4-H Safety Education in Shooting Sports Programs are part of 4-H in the United States, a youth organization administered by the National Institute of Food and Agriculture of the United States Department of Agriculture (USDA), with the mission of "engaging youth to reach their fullest potential while advancing the field of youth development." The name represents four personal development areas of focus for the organization: head, heart, hands, and health.

==4-H program==

The 4-H organization has over 6.5 million members in the United States, from ages eight to eighteen, in approximately 90,000 clubs.

==Shooting Sports==

4-H Safety Education in Shooting Sports programs are run by trained and certified volunteers. Any adult over the age of 18 may become a certified volunteer to run or assist in a safety education shooting sports program. Youth over the age of 16 may be certified to participate as a Youth Leader.

To begin a 4-H shooting sports program, an adult contacts their Extension and Outreach service to locate a training program in their area to get certified. Training programs are often weekend events staffed by unpaid volunteers. Room and board are often provided and included in the cost for the training which is nominal. The weekend program is divided into multiple segments. The core of the program is youth development.
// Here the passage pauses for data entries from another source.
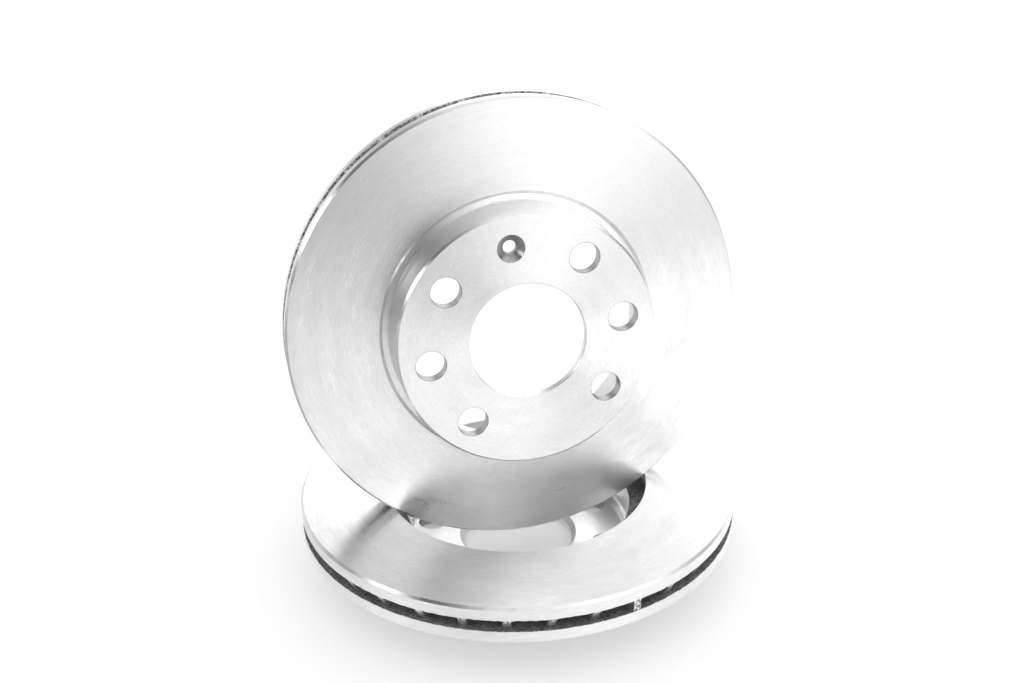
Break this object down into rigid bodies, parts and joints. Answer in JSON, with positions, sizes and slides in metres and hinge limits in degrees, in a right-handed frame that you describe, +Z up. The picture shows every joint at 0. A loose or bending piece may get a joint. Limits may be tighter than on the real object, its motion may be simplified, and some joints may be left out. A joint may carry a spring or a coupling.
{
  "type": "pair of ventilated brake discs",
  "caption": "Two bare ventilated brake discs: one lies hat down, the other stands upright on its rim in the lying disc's central hole.",
  "frame": {"origin": "centre of the lying disc's hat face, on the floor", "axes": "+Z up along the lying disc's axis; the standing disc's hat faces -Y and it leans back towards +Y; +X is to the right seen from the -Y side"},
  "size_m": [0.236, 0.236, 0.2544],
  "materials": {
    "lying_iron": "turned bright on the working faces, raw casting in the vents",
    "standing_iron": "turned bright on the working faces, raw casting in the vents"
  },
  "bodies": {
    "lying_disc": {"lying_disc": "lying_iron"},
    "standing_disc": {"standing_disc": "standing_iron"}
  },
  "joints": [
    {"name": "standing_disc_lift", "type": "slide", "parent": "lying_disc", "child": "standing_disc", "axis": [0, 0, 1], "range_m": [0, 0.15]}
  ]
}
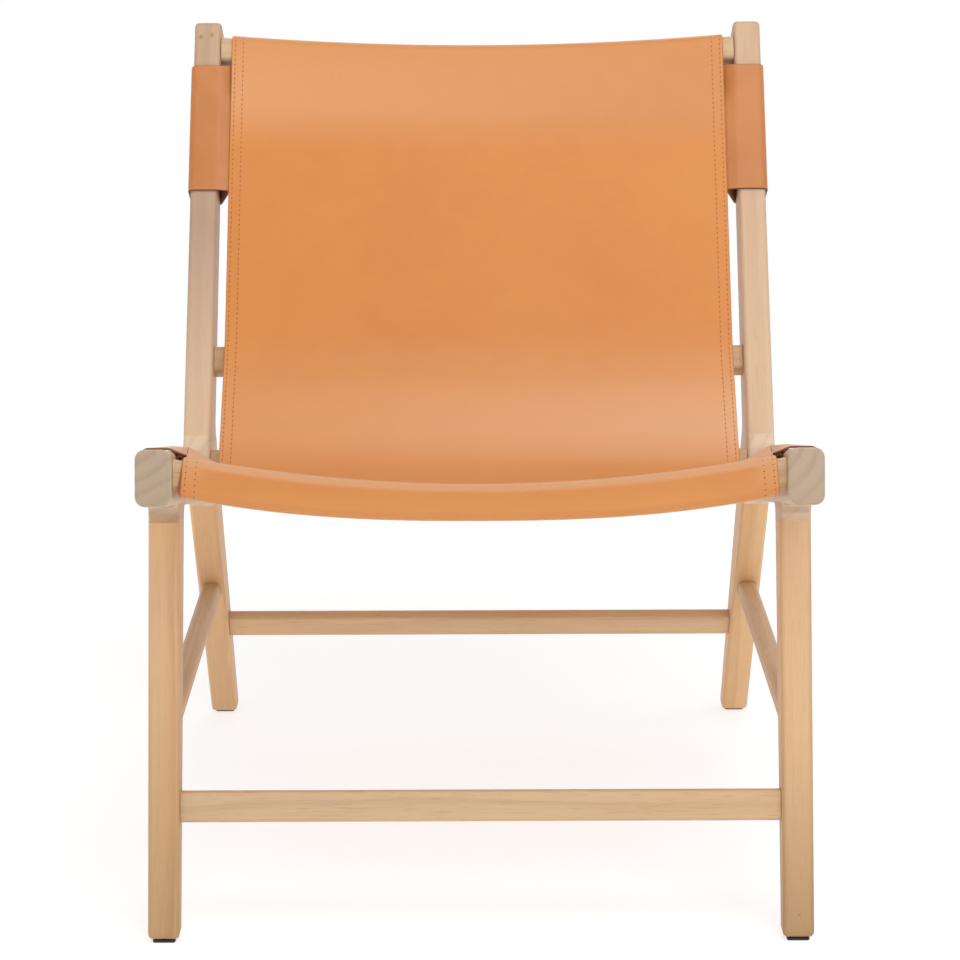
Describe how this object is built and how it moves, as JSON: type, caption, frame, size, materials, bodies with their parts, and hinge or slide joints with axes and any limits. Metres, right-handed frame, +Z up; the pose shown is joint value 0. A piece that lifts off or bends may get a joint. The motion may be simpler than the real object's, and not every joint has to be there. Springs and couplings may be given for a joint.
{
  "type": "sling lounge chair",
  "caption": "Low lounge chair with two sculpted wooden side frames, cross bars and stretchers, and a hanging leather sling held to the frame by wide leather straps.",
  "frame": {"origin": "on the floor under the middle of the chair's bounding box", "axes": "+Z up, the sitter faces -Y, +X to the right of someone who looks at the chair's front"},
  "size_m": [0.6286, 0.7006, 0.7884],
  "materials": {
    "frame_wood": "clear matt finish on a pale streaky wood",
    "dowel_wood": "plain turned dowel",
    "sling_leather": "smooth tan leather with a soft sheen",
    "strap_leather": "smooth tan leather, a little darker",
    "glide_plastic": "matt black",
    "steel": "plain steel"
  },
  "bodies": {
    "root": {"back_post_left": "frame_wood", "back_post_right": "frame_wood", "back_strap_left": "strap_leather", "back_strap_right": "strap_leather", "front_dowel_1_left": "dowel_wood", "front_dowel_1_right": "dowel_wood", "front_dowel_2_left": "dowel_wood", "front_dowel_2_right": "dowel_wood", "front_glide_left": "glide_plastic", "front_glide_right": "glide_plastic", "front_leg_left": "frame_wood", "front_leg_right": "frame_wood", "front_nail_left": "steel", "front_nail_right": "steel", "front_seat_bar": "frame_wood", "front_stretcher": "frame_wood", "mid_back_bar": "frame_wood", "post_dowel_1_left": "dowel_wood", "post_dowel_1_right": "dowel_wood", "post_dowel_2_left": "dowel_wood", "post_dowel_2_right": "dowel_wood", "rear_dowel_1_left": "dowel_wood", "rear_dowel_1_right": "dowel_wood", "rear_dowel_2_left": "dowel_wood", "rear_dowel_2_right": "dowel_wood", "rear_glide_left": "glide_plastic", "rear_glide_right": "glide_plastic", "rear_leg_left": "frame_wood", "rear_leg_right": "frame_wood", "rear_nail_left": "steel", "rear_nail_right": "steel", "rear_seat_bar": "frame_wood", "rear_stretcher": "frame_wood", "seat_rail_left": "frame_wood", "seat_rail_right": "frame_wood", "seat_strap_left": "strap_leather", "seat_strap_right": "strap_leather", "side_stretcher_left": "frame_wood", "side_stretcher_right": "frame_wood", "sling_panel": "sling_leather", "strap_tack_1_left": "steel", "strap_tack_1_right": "steel", "strap_tack_2_left": "steel", "strap_tack_2_right": "steel", "top_back_bar": "frame_wood"}
  },
  "joints": []
}
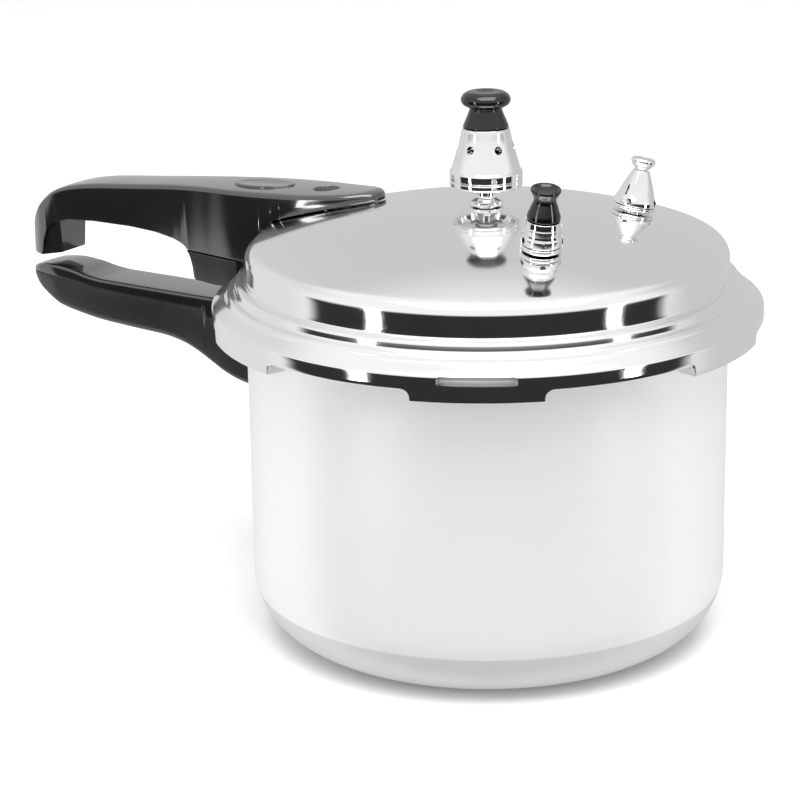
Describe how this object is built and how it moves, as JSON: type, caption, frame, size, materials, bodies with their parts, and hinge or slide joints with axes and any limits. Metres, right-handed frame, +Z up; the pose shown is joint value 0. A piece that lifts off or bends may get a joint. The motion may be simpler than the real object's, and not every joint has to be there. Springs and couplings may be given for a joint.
{
  "type": "pressure canner",
  "caption": "Stove-top aluminium pressure canner with a bayonet lid, long dark handles on pot and lid, a weighted vent and spring valves.",
  "frame": {"origin": "centre of the pot's flat underside, on the surface it stands on", "axes": "+Z up along the pot's axis, +X away from the two handles, which lie along -X; +Y completes a right-handed frame"},
  "size_m": [0.3681, 0.2342, 0.2353],
  "materials": {
    "pot_aluminium": "fine satin, turned",
    "lid_aluminium": "polished",
    "chrome": "polished",
    "steel": "brushed",
    "handle_gloss": "glossy moulded",
    "handle_satin": "semi-gloss moulded",
    "handle_inlay": "glossy plain oval",
    "knob_gloss": "glossy moulded",
    "silicone": "matte silicone"
  },
  "bodies": {
    "pot": {"pot_body": "pot_aluminium", "pot_handle_bracket": "steel", "pot_handle_rivet_1": "steel", "pot_handle_rivet_2": "steel", "pot_handle_shell": "handle_satin", "pot_handle_cover": "handle_gloss", "pot_handle_screw_1": "steel", "pot_handle_screw_2": "steel"},
    "gasket": {"sealing_gasket": "silicone"},
    "lid": {"lid_shell": "lid_aluminium", "lid_handle_bracket": "steel", "lid_handle_upper": "handle_gloss", "lid_handle_inlay": "handle_inlay", "lid_handle_lower": "handle_satin", "lid_handle_screw": "steel", "lid_handle_bolt": "steel", "vent_pipe": "chrome", "vent_washer": "silicone", "vent_nut": "steel", "vent_filter": "steel", "relief_valve_base": "chrome", "relief_valve_sleeve": "chrome", "relief_valve_washer": "silicone", "relief_valve_nut": "steel", "relief_valve_spring": "steel", "safety_valve_base": "chrome", "safety_valve_bonnet": "chrome", "safety_valve_washer": "silicone", "safety_valve_nut": "steel", "safety_valve_spring": "steel"},
    "regulator": {"regulator_weight": "chrome", "regulator_needle": "steel", "regulator_knob": "knob_gloss"},
    "relief_plunger": {"relief_valve_cap": "knob_gloss", "relief_valve_stem": "steel", "relief_valve_pad": "silicone"},
    "safety_plunger": {"safety_valve_stem": "chrome", "safety_valve_pad": "silicone"},
    "pressure_indicator": {"indicator_pin": "steel", "indicator_seal": "silicone", "indicator_clip": "steel"}
  },
  "joints": [
    {"name": "lid_lift", "type": "slide", "parent": "pot", "child": "gasket", "axis": [0, 0, 1], "range_m": [0, 0.12]},
    {"name": "lid_turn", "type": "hinge", "parent": "gasket", "child": "lid", "pos_m": [0, 0, 0.145], "axis": [0, 0, 1], "range_deg": [0, 30]},
    {"name": "regulator_lift", "type": "slide", "parent": "lid", "child": "regulator", "axis": [0, 0, 1], "range_m": [0, 0.03]},
    {"name": "relief_pop", "type": "slide", "parent": "lid", "child": "relief_plunger", "axis": [0.1479, -0.1088, 0.983], "range_m": [0, 0.0025], "stiffness_N_per_m": 400, "springref_m": -0.005, "deforming": ["relief_valve_spring"]},
    {"name": "safety_pop", "type": "slide", "parent": "lid", "child": "safety_plunger", "axis": [0.1384, 0.1427, 0.98], "range_m": [0, 0.0025], "stiffness_N_per_m": 400, "springref_m": -0.005, "deforming": ["safety_valve_spring"]},
    {"name": "indicator_rise", "type": "slide", "parent": "lid", "child": "pressure_indicator", "axis": [0, 0, 1], "range_m": [0, 0.0045]}
  ]
}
The first part of the program, a volunteer must demonstrate proficiency to his or her instructor within the chosen discipline. This is followed by training in youth development. Students then divide up and demonstrate their training skills by training other students and receive their certificates. To run a program all volunteers must register and participate in orientation with their Extension Educator.

==Youth Development==

Students in school grades 4 through 12 are welcome to participate. Age is less important than maturity, the ability to follow rules, and the motor skills to handle a firearm or bow safely.

The 4-H slogan is "Learn by doing". Students are given a period of classroom training followed by hands on training. As students develop skills they are encouraged to assist younger students as coaches. This allows students to develop skills and confidence leading to true self-esteem. Not all students will excel academically nor will they excel athletically, shooting sports is one area where size, physical strength and memorization skills are not necessary to achieve excellence.

==Venues==

While 4-H provides the education, training, and support to start a program, many programs are run and financed through local gun clubs. Gun clubs often provide ranges, rifles, bows, targets, arrows and ammunition for the program. Many clubs are looking for qualified people to run a youth shooting sports program.

==Safety==

Knowledge of and practice of safe handling of bows and firearms is a primary concern of 4-H Safety Education in Shooting Sports. Students are drilled in safe handling procedures and are encouraged to develop at their own pace. Students learn valuable life skills about Firearm Safety that they can take forward with them into their adult lives.